Queremos agradecer todos os textos enviados para este passatempo. E dar os parabéns aos vencedores escolhidos e que agora revelamos.
Eduarda Santos Peixoto
O filme "O Perfume" foi dos mais marcantes que vi em toda a minha vida. A obssessão do protagonista em conseguir captar e conservar o perfume natural de uma mulher casta é simultaneamente sinistra e apaixonante. A ânsia em manter vivo aquilo que lhe foge por entre os dedos mas que é tão natural e puro, leva o espectador a um misto de sentimentos que culmina numdilema moral: odiá-lo pelas mortes que insensivelmente leva a cabo, ou perdoá-lo pela sua alienação total de um mundo real caracterizado pela imundisse e daltonismo. Uma das cenas mais marcantes é, sem dúvida, a da abertura do filme em que a mãe dá à luz o bébé prodígio com total indiferença emocional, entre o nojo de ruas sem saneamento e a ausência total de salubridade que caracterizava as gentes daquela época; é impressionante a forma como o filme consegue induzir a sensação de enorme repulsa no telespectador. Não podia deixar de referir o apogeu do filme: a cena final da orgia. Uma cena feita com extremo bom gosto, que em vez de constranger o telespectador, lhe transmite a sensação de liberdade e de harmonia total - face à libertação do perfume perfeito, os seres humanos entregam-se cegamente à paixão. Sou estudante de criminologia e, apesar de já o ter visto anteriormente, este filme foi inclusive alvo de estudo numa das aulas do meu curso, tendo gerado muitos fãs na minha turma. Adoraria ter a chance de confrontar as inesquecíveis experiencias que tive ao assistir o filme, com a versão original do livro que nunca tive oportunidade de ler.
Rui Alves Carneiro
Obra ímpar em todos os sentidos, sendo que, de fato é de sentidos que se fala, nomeadamente, do olfato, “O perfume” influenciou numerosos artistas, sendo por exemplo, a fonte de inspiração para Kurt Cobain na canção “Scentless Aprrentice” (O aprendiz sem olfato).
A transposição das palavras de Süskind para a sétima arte colocava um enorme desafio, ao convocar o sentido da visão do espetador para um filme todo ele centrado na questão etérea e diáfana dos estímulos olfativos. A solução encontrada passou por criar um efeito de deslumbramento visual que, através de uma garrida paleta de cores, conseguisse potenciar o efeito delirante e inebriante dos perfumes.
Assim sendo, visualmente o filme é uma obra magistral, quer pela beleza dos cenários, quer pela beleza estonteante das beldades do elenco, destacando-se, neste aspeto as fulgurantes ruivas Karoline Herfurth (The Plum Girl), a primeira vítima de Grenouille e uma morte plena de simbolismo de cariz erótico; Rachel Hurd-Wood (Laura), o ideal petrarquista de beleza, e a fonte de inspiração para o sonho psicótico e homicida da personagem principal.
Falar de Jean-Baptiste Grenouille, o génio “serial killer”,faz-nos pensar na bipolaridade dessa figura que é um arquétipo do artista demiúrgico, mestre do bem e do mal, um lobo em pele de cordeiro.

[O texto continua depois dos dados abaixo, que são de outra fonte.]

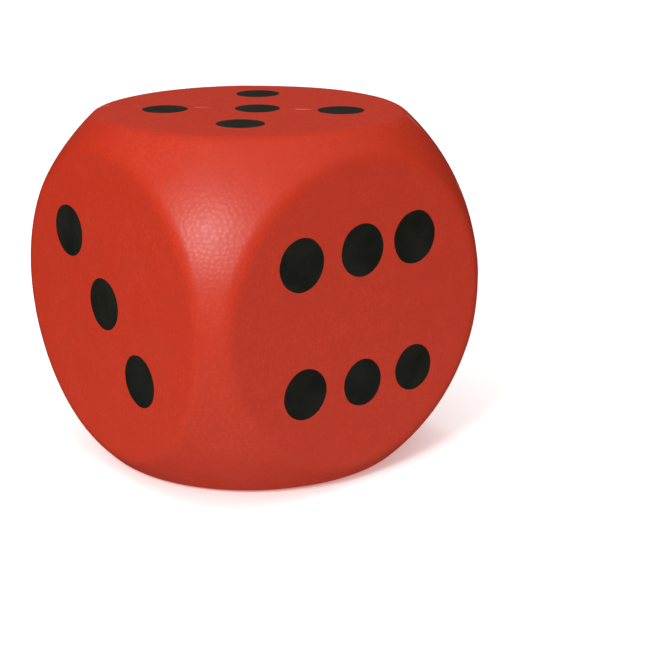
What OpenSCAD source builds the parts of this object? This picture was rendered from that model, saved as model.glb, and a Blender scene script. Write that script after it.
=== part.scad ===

Ben Whishaw agarra perfeitamente a personagem e a teatralidade da sua interpretação confere uma subtileza expressionista ao jovem criador de perfumes. A perfídia do perfumista choca com a sua genialidade criadora criando ambivalências e uma tensão psicológica que acompanha todo o desenrolar da ação.
Alicerçado num argumento complexo, cativante e surpreendente, “O perfume” é uma obra de arte cinematográfica. A intriga é alegoricamente desafiadora e intrincada, apaixonando o espetador durante todo o filme. A cenografia arrebatadora lembra as pinturas deslumbrantes e pictoricamente arrojadas do expressionista Gustav Klimt e o onanismo delirante do perfumista convoca reminiscências da teoria psicanalítica freudiana.
O livro de Süskind é reconhecido como uma das obras literárias mais fascinantes da pós-modernidade e, na verdade, o filme não possui a mesma dimensão sexual e grotesca da novela original, ficando um pouco a montante da vibração hedonista das palavras do escritor alemão. No entanto, há que reconhecer que em termos puramente cinematográficos: “O Perfume - História de um Assassino” é um “artefacto” artístico, uma filigrana exótica maquiavelicamente encenada.